Return the lines below that carry the word "shown".

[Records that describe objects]
(begin)

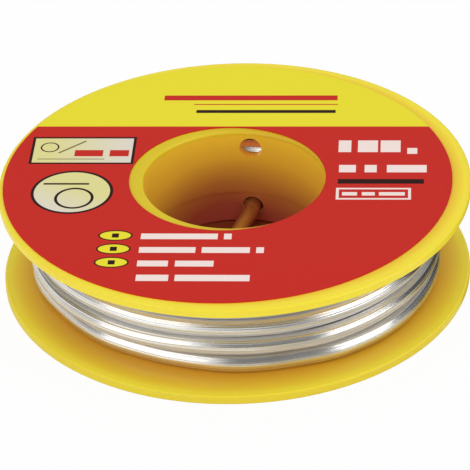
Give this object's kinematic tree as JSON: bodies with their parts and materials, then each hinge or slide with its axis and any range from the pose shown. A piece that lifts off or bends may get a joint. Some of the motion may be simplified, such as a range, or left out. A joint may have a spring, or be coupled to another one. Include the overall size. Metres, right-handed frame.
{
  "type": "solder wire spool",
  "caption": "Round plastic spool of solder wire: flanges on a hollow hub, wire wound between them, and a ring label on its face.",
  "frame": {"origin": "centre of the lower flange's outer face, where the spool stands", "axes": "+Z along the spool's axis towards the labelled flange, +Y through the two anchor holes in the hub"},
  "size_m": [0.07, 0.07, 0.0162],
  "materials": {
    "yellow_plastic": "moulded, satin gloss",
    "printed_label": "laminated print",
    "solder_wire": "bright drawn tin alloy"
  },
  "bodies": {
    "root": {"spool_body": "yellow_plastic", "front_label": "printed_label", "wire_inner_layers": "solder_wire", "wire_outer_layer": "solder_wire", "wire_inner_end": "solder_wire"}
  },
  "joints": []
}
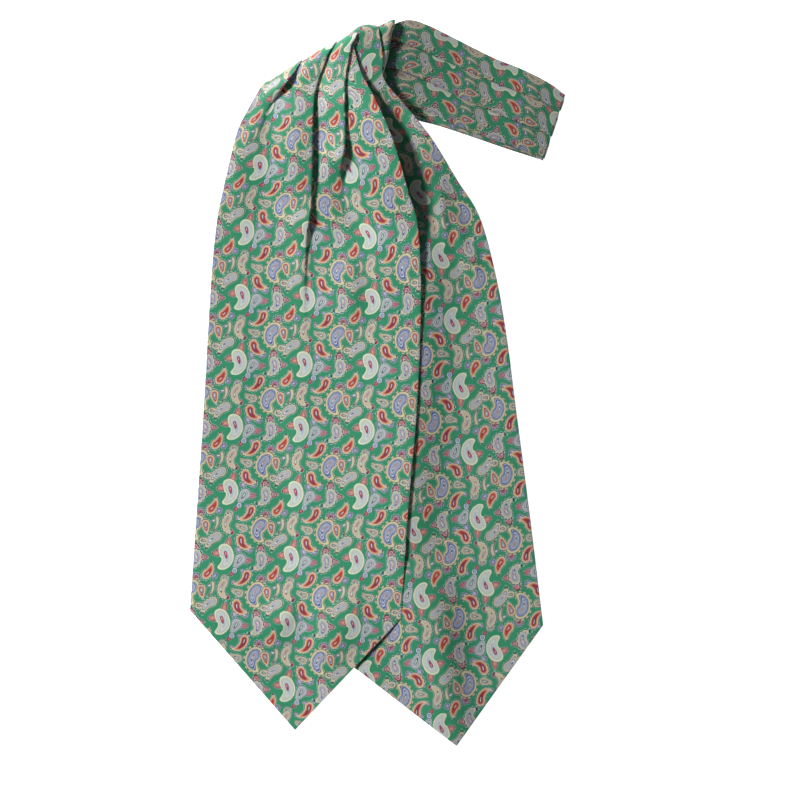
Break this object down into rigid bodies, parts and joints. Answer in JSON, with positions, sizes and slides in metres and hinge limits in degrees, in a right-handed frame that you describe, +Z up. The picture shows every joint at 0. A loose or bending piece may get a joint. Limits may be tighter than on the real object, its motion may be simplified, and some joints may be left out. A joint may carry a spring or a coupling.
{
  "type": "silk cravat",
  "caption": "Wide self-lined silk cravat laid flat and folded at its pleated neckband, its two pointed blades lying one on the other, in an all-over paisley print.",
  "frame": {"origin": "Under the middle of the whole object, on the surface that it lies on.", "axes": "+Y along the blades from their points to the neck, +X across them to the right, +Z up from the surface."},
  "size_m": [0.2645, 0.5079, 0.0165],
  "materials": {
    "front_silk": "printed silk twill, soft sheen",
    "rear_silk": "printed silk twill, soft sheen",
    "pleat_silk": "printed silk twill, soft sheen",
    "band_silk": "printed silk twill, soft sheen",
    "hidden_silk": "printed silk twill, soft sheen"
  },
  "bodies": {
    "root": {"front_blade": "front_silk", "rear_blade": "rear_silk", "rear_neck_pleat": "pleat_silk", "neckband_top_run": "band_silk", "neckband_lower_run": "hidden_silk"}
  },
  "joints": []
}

(end)
(begin)

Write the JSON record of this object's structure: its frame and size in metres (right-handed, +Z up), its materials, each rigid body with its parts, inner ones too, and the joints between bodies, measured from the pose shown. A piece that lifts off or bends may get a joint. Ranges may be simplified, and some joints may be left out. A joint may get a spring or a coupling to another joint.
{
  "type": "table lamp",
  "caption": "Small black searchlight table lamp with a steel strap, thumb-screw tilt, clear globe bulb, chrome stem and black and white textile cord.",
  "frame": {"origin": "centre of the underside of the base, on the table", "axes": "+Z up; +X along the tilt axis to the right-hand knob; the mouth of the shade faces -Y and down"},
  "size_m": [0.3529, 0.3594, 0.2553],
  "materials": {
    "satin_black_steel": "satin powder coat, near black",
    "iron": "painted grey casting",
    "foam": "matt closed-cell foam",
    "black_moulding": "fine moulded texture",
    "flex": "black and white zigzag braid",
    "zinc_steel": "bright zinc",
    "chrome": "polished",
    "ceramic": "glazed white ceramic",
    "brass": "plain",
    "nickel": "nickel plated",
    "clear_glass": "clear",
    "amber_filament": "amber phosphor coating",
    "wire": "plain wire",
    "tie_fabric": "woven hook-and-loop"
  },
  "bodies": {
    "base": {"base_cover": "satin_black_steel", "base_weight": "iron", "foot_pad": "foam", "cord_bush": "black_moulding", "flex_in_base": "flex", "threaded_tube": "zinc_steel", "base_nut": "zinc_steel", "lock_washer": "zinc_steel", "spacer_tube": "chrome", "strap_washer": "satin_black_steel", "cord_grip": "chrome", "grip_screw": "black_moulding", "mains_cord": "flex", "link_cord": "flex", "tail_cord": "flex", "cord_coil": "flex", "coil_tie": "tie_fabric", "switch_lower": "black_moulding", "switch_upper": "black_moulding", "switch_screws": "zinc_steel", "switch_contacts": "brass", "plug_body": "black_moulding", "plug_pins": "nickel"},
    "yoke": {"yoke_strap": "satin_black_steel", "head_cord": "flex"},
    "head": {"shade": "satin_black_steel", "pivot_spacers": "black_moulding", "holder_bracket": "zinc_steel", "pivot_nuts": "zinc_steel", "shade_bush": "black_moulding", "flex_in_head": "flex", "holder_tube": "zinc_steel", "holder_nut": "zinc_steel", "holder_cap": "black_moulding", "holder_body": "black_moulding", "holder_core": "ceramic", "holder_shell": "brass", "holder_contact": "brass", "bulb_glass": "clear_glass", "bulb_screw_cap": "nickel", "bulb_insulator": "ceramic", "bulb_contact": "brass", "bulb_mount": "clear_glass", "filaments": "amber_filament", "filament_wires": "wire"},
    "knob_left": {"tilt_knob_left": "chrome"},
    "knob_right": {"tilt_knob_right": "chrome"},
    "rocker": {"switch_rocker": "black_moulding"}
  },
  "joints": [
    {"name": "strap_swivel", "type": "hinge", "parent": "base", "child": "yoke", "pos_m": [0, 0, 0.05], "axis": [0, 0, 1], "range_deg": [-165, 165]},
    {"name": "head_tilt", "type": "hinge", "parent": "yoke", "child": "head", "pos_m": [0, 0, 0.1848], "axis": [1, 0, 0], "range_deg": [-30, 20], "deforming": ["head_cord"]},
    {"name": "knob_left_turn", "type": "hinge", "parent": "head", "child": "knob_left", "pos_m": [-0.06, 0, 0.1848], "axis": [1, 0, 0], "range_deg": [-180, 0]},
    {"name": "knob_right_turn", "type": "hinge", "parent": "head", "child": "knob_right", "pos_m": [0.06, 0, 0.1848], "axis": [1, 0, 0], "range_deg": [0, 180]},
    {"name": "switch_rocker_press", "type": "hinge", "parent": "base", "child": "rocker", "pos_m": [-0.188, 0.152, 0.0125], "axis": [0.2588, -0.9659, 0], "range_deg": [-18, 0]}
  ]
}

(end)
(begin)

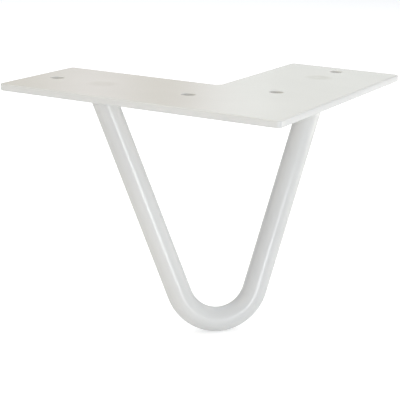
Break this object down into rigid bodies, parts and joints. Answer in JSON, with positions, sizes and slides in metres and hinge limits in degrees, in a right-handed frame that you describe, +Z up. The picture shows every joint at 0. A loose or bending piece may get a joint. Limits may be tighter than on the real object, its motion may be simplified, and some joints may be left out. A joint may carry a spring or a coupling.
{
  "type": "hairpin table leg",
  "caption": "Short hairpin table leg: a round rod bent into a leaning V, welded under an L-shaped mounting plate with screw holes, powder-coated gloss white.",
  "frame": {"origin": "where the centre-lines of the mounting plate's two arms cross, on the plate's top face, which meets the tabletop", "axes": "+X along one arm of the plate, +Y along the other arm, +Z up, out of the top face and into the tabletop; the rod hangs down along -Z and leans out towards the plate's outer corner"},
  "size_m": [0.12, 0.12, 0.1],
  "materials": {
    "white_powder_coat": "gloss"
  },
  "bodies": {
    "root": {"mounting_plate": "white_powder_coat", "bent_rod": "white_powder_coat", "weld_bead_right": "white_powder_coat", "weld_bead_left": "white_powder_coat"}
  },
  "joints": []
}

(end)

Reply ▸
Give this object's kinematic tree as JSON: bodies with their parts and materials, then each hinge or slide with its axis and any range from the pose shown. A piece that lifts off or bends may get a joint. Some of the motion may be simplified, such as a range, or left out. A joint may have a spring, or be coupled to another one. Include the overall size. Metres, right-handed frame.
Write the JSON record of this object's structure: its frame and size in metres (right-handed, +Z up), its materials, each rigid body with its parts, inner ones too, and the joints between bodies, measured from the pose shown. A piece that lifts off or bends may get a joint. Ranges may be simplified, and some joints may be left out. A joint may get a spring or a coupling to another joint.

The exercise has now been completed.